Thomas was forced from the game by his thrice-torn right anterior cruciate ligament. He first suffered the injury at the University of Southern California and then twice more with the Giants, costing him the 2011 and 2012 seasons. When he played in 2013, Thomas joined Carolina Panthers linebacker Thomas Davis as the only NFL players believed to have returned to the field after three ACL reconstruction surgeries. Thomas hoped to play last year, but except for a brief training camp stint with the Seattle Seahawks – and his former college coach, Pete Carroll – he found no takers.
"I thought I was going to have an active free agency," Thomas said. "The number one thing was the doctors would not approve my knee. Every team, G.M., coaches, they loved me and wanted me, and thought I had a great year after coming back from all the ACL injuries. They thought that I would be better last year. But the doctors wouldn't approve me.

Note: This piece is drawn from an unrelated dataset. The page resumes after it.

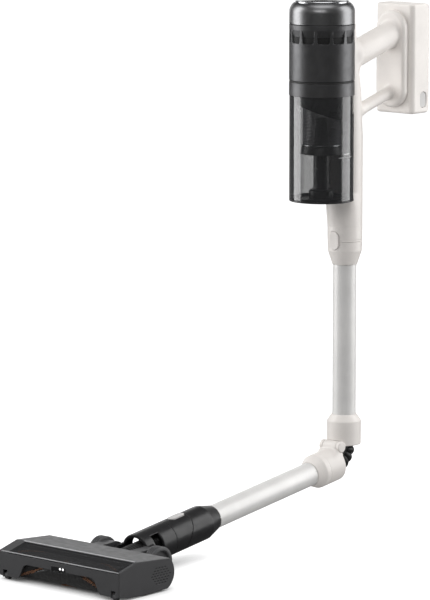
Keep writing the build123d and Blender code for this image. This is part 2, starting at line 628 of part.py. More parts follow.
with BuildPart() as light_bar:
    block((-LAMP_X, LAMP_X), (FRONT_Y, BUMPER_BACK), (24.6, 30))
keep(light_bar, "light_bar")

GRILLE_YZ = (-279.0, 22.0)
CAP_EDGE = 0.7
with BuildPart() as end_cap_right:
    head_prism(0, MID_RIGHT, HEAD_RIGHT)
    fillet(end_cap_right.faces().sort_by(Axis.X)[-1].edges(), radius=CAP_EDGE)
    block((90, BUMPER_X + 0.3), (-400, BUMPER_BACK + 0.3), (-5, FRONT_TOP + 5), mode=Mode.SUBTRACT)
    rod((100, *ROLLER_YZ), SIDE, 3.06, 3.6, mode=Mode.SUBTRACT)
    for row in range(-3, 4):
        for column in range(-3, 4):
            hole_y = 5.6 * (column + 0.5 * (row % 2))
            hole_z = 3.3 * row
            if (hole_y / 17.5) ** 2 + (hole_z / 11.5) ** 2 < 1:
                with BuildSketch(Plane((MID_RIGHT - 1, GRILLE_YZ[0] + hole_y, GRILLE_YZ[1] + hole_z),
                                       x_dir=(0, 1, 0), z_dir=SIDE)):
                    SlotOverall(4.0, 1.8)
                extrude(amount=10, mode=Mode.SUBTRACT)
keep(end_cap_right, "end_cap_right")

with BuildPart() as end_cap_left:
    head_prism(0, HEAD_LEFT, MID_LEFT)
    fillet(end_cap_left.faces().sort_by(Axis.X)[0].edges(), radius=CAP_EDGE)
    head_prism(SHELL, HEAD_LEFT + SHELL, MID_LEFT, mode=Mode.SUBTRACT)
    block((-BUMPER_X - 0.3, -80), (-400, BUMPER_BACK + 0.3), (-5, FRONT_TOP - SHELL), mode=Mode.SUBTRACT)
    block((-100.6, -80), (-400, -344.6), (-5, 13), mode=Mode.SUBTRACT)
keep(end_cap_left, "end_cap_left")

with BuildPart() as head_duct:
    tube((0, -310.6, PIVOT_Z - 1), (0, 1, 0), 14.0, 12.3, 60)
keep(head_duct, "head_duct")

with BuildPart() as brush_motor:
    rod((-82, *MOTOR_YZ), SIDE, 13.0, 60)
    rod((MID_LEFT + 1.7, *MOTOR_YZ), SIDE, 6.0, 5)
    rod((-95, *MOTOR_YZ), SIDE, 1.56, 40, mode=Mode.SUBTRACT)
keep(brush_motor, "brush_motor")

PULLEY_X = (-97.0, -91.0)
MOTOR_PULLEY_R = 5.0
ROLLER_PULLEY_R = 9.0
with BuildPart() as motor_pulley:
    rod((PULLEY_X[0], *MOTOR_YZ), SIDE, MOTOR_PULLEY_R, PULLEY_X[1] - PULLEY_X[0])
    rod((PULLEY_X[0], *MOTOR_YZ), SIDE, 1.5, 42)
keep(motor_pulley, "motor_pulley")


def belt_loop(extra):
    """Closed outline round both pulleys, grown by a distance, as a filled sketch."""
    with BuildSketch(Plane((-96.4, 0, 0), x_dir=(0, 1, 0), z_dir=SIDE)) as loop:
        with Locations(MOTOR_YZ):
            Circle(MOTOR_PULLEY_R + extra)
        with Locations(ROLLER_YZ):
            Circle(ROLLER_PULLEY_R + extra)
        make_hull()
    return loop.sketch


with BuildPart() as drive_belt:
    extrude(belt_loop(1.6), amount=4.8)
    extrude(belt_loop(0.3), amount=4.8, mode=Mode.SUBTRACT)
keep(drive_belt, "drive_belt")

with BuildPart() as roller_core:
    turn((0, *ROLLER_YZ), SIDE, [
        (0, -98), (3, -98), (3, PULLEY_X[0]), (ROLLER_PULLEY_R, PULLEY_X[0]), (ROLLER_PULLEY_R, PULLEY_X[1]),
        (3, PULLEY_X[1]), (3, -85.8), (10, -85.8), (10, 100.8), (3, 100.8), (3, 103.2), (0, 103.2),
    ])
keep(roller_core, "roller_core")

with BuildPart() as roller_bristles:
    turn((0, *ROLLER_YZ), SIDE, ring(10.0, ROLLER_R, -84, 87.6))
keep(roller_bristles, "roller_bristles")

with BuildPart() as wheel_axles:
    for side in (-1, 1):
        rod((side * 30.4, PIVOT_Y, PIVOT_Z), (side, 0, 0), 3.0, 26.6)
keep(wheel_axles, "wheel_axles")

for side, label in ((1, "rear_wheel_right"), (-1, "rear_wheel_left")):
    with BuildPart() as rear_wheel:
        inner_x, outer_x = WHEEL_X
        turn((0, PIVOT_Y, PIVOT_Z), (side, 0, 0), [
            (3.06, inner_x + 1), (7, inner_x + 1), (8, inner_x + 5), (14.5, inner_x + 5), (15.5, inner_x),
            (WHEEL_R - 1.5, inner_x), (WHEEL_R, inner_x + 1.5), (WHEEL_R, outer_x - 1.5), (WHEEL_R - 1.5, outer_x),
            (15.5, outer_x), (14.5, outer_x - 4), (8, outer_x - 4), (7, outer_x - 1), (3.06, outer_x - 1),
        ])
    keep(rear_wheel, label)

for side, label in ((1, "caster_right"), (-1, "caster_left")):
    with BuildPart() as caster:
        rod((side * (CASTER_X - 2.6), CASTER_Y, CASTER_R), (side, 0, 0), CASTER_R, 5.2)
        rod((side * 88.8, CASTER_Y, CASTER_R), (side, 0, 0), 1.2, 10.4)
        fillet(caster.faces().sort_by(Axis.X)[0].edges(), radius=0.2)
    keep(caster, label)
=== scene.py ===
"""Looks of the cordless stick vacuum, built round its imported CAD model.

Lengths named in the script are millimetres in the row frame, and MM turns them into metres.
"""

import json
from itertools import product
from math import cos, pi, radians, sin

import bmesh
import bpy
import numpy as np
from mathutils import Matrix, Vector


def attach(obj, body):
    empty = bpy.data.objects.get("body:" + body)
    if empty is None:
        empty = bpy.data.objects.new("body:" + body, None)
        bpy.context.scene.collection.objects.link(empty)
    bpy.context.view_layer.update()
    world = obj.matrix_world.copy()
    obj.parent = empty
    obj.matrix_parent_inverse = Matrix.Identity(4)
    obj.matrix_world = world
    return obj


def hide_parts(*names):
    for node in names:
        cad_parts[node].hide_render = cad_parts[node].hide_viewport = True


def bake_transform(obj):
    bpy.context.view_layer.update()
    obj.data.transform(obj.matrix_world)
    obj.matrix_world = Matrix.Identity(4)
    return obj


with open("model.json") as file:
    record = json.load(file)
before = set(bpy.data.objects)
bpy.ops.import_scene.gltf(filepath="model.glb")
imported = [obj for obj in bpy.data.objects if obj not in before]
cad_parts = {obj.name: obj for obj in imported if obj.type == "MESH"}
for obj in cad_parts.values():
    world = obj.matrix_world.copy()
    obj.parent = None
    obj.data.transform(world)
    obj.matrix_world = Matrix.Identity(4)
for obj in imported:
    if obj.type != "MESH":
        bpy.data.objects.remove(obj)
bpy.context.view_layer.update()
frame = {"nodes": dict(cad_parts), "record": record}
MM = 0.001

# ---- sizes shared with the CAD model -----------------------------------------------------
WAND_Y = 213.0
CAN_Y = 162.8
CAN_R = 44.1
CUP_R = 43.5
CUP_BOTTOM = 448.0
CUP_TOP = 591.0
HOUSING_BOTTOM = 611.3
HOUSING_TOP = 686.5
ELBOW_Z = 86.1
DROOP = radians(8.09)
HINGE_Y = 188.3
HINGE_T = (WAND_Y - HINGE_Y) * (1 - sin(DROOP)) / cos(DROOP)
HINGE_Z = ELBOW_Z + HINGE_T
DOWN_WAND = Vector((0, -cos(DROOP), -sin(DROOP)))
ABOVE_WAND = Vector((0, -sin(DROOP), cos(DROOP)))
ELBOW = Vector((0, WAND_Y, ELBOW_Z))
UP = Vector((0, 0, 1))
SIDE = Vector((1, 0, 0))
PIVOT = Vector((0, -222.0, 21.0))
ROLLER = Vector((0, -334.0, 20.0))


def along_wand(distance, height=0.0, x=0.0):
    """Point beside the lower wand axis, at a distance from the elbow."""
    return ELBOW + DOWN_WAND * distance + ABOVE_WAND * height + SIDE * x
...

"Knowing the game of football, being 29 with three ACL (injuries), I just figured my time is short. I can keep chasing a dream, but I was blessed to be able to come back and play that one year. To be able to show my family and fans, my daughter and myself that I worked hard enough to overcome some significant injuries and I became the second player in NFL history to come back from three ACLs. I didn't play with a brace. I am proud of my accomplishments. I have been through a lot and I overcame it. I am a smart dude and I am not going to chase football. Football is not chasing me. I feel like my time is over. I was blessed enough to play six years in the NFL. I lived my dream, and now it is time for the next chapter of my life."

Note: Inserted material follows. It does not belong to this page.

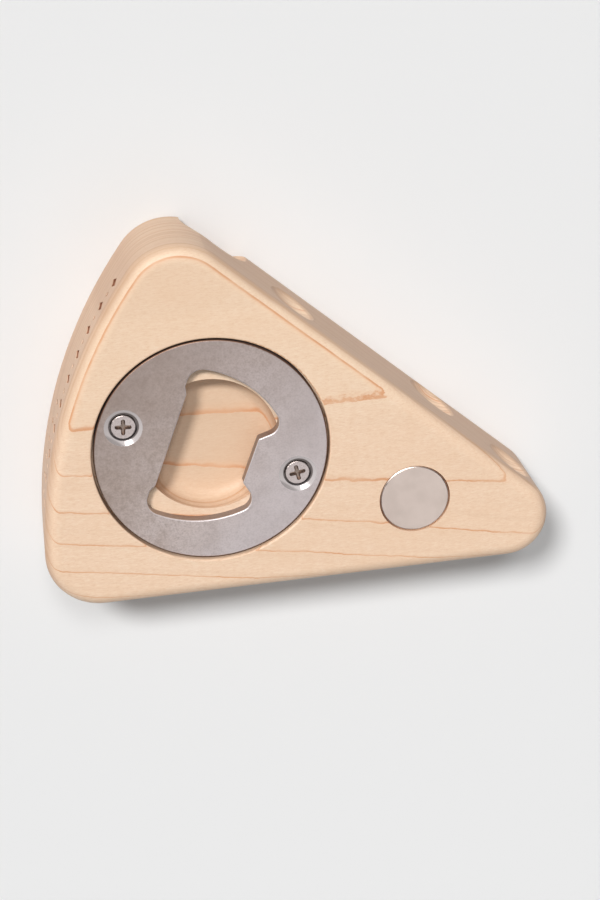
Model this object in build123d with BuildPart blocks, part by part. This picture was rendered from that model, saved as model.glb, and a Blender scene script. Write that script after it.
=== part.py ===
from build123d import *
import os
from math import cos, sin, sqrt, radians

os.makedirs("parts", exist_ok=True)

# Souvenir bottle opener: a maple wedge shaped like a slice of cheese, with a round steel
# opener plate let into its front, two screws through the plate and a disc magnet near the tip.
# The piece lies on its back: back face at Z = 0, front face at Z = THICKNESS.
# All dimensions are in millimetres.

# Wooden wedge
THICKNESS = 25.4
TIP_ANGLE = 42.0            # between the straight bottom side and the sloping side
BOTTOM_SIDE = 126.7         # sharp tip to sharp lower corner
SLOPE_SIDE = 127.1          # sharp tip to sharp top corner
RIND_RADIUS = 109.2         # the curved back of the slice
TIP_RADIUS = 9.45
LOWER_RADIUS = 11.9
TOP_RADIUS = 12.5
EDGE_RADIUS = 3.175         # rounding along both faces
TIP_X = 71.0                # sharp tip, with the finished wedge centred on the origin
TIP_Y = -39.95

# Opener plate and its recess
PLATE_X = -18.22
PLATE_Y = -5.83
PLATE_DIAMETER = 50.2
PLATE_THICKNESS = 2.5
PLATE_TURN = -22.4          # direction of the line through both screws
RECESS_DIAMETER = 51.1
RECESS_DEPTH = 2.9
PLATE_EDGE = 0.3            # tumbled edges
RECESS_EDGE = 0.4           # broken edge around the recess

# Opening in the plate: two shallow arcs, a fulcrum edge on the left and a tooth on the right.
# The sharp lobe corners, where the sides of the tooth meet the arcs, lie at LOBE_X.
OPENING_RADIUS = 23.4
OPENING_CENTRE_X = -4.5
OPENING_CENTRE_Y = -6.1     # for the upper arc; the lower arc mirrors it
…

What exactly that chapter includes is unclear. Thomas, who lives in Los Angeles, hasn't decided on his next occupational venture. He is doting on his daughter, Tatum, who will turn five in April, about the time he will marry his fiancé, Ashley Sells.
And though he is at peace with his decision to retire, Thomas conceded he has "should've, would've and could've" thoughts about his career because of the knee injuries. He suffered the first in a preseason game on Aug. 22, 2011 and re-tore the ligament in a training camp practice on July 29, 2012.
"That is hopefully not going to haunt me til my days end, but that is just life," Thomas said. "That is probably the hardest part that I had to deal with, that I was on the verge of being a very great player. The Giants, coach (former cornerbacks coach Peter) Giunta, coach (safeties coach David) Merritt, (former defensive coordinator) Perry Fewell and Tom Coughlin really instilled confidence in me and made me believe in myself and really brought out the best of me as a football player. I just felt like I left something out there. I felt that I had a lot to prove for myself and the organization. I am so thankful for the opportunity that they gave me. When I realized the time was over, I always wanted to retire a Giant. Once you are a Giant, you are always a Giant. I was just so grateful for the organization, for one, drafting me and for two, sticking with and believing in me all those years. Because if I was with any other organization, I don't think I would have had the chance to come back in 2013."
Thomas was the Giants' second-round draft choice in 2008. In his four seasons on the field (2008-10 and 2013), he played in 60 regular-season games with 41 starts. His career totals included 300 tackles (232 solo) and 12 interceptions, including one he returned 14 yards for a touchdown at Washington on Dec. 21, 2009.
In 2009-10, Thomas started every game at right cornerback and led the Giants in tackles, interceptions and passes defensed each season. He has a ring from the Giants' victory over New England in Super Bowl XLVI.
"Terrell was a very unique defensive corner," Giants head coach Tom Coughlin said. "He had outstanding cover skills, he was physical and would tackle and you could blitz him from the outside. He was a very smart player and devoted to the game. He took great pride in being a physical corner, and frankly, before the injuries, we thought we had a very good corner for a long time."
Although he leaves the game far sooner than he anticipated, Thomas has memories and lessons he will carry with him forever.
"What means the most to me about my time with the Giants is the man I became," Thomas said. "Growing up a California kid and moving all the way to New York, 3,000 miles away, and coming to an organization with so much class and integrity and having a head coach who really taught me about morals and values and being a man of your word, I will never forget that. Being five minutes early and how important it is, and how you come to work and the preparation that you put in is what you get out. We had some great coaches there, some great years. I won a Super Bowl. My first year, I was an NFC East champion. I led the team in tackles. I had some really great years in New York. I learned a lot about myself. Just being a Giant. I had some great teammates.
"The biggest thing is what the organization taught me. Coach Coughlin taught me about integrity and doing what you say you are going to do. It goes a long way in life, and I think that has really prepared me for my next chapter in life. That is why I am so honored to retire a Giant, more importantly, why I wanted to. I felt like I owed them something, and I am just thankful for the opportunity they allowed me. It was a tough decision that I had to make, but I just feel that it was the right one. I realized that I was lucky enough to play six years and lucky enough to come back after two ACLs and a micro-fracture when everyone doubted me, and even when I doubted myself. I am thankful for the opportunity the Giants gave me. I am thankful that I can walk away healthy and say I accomplished some things. I feel like God has something else for me that is way more important than football, and I am really looking forward to that."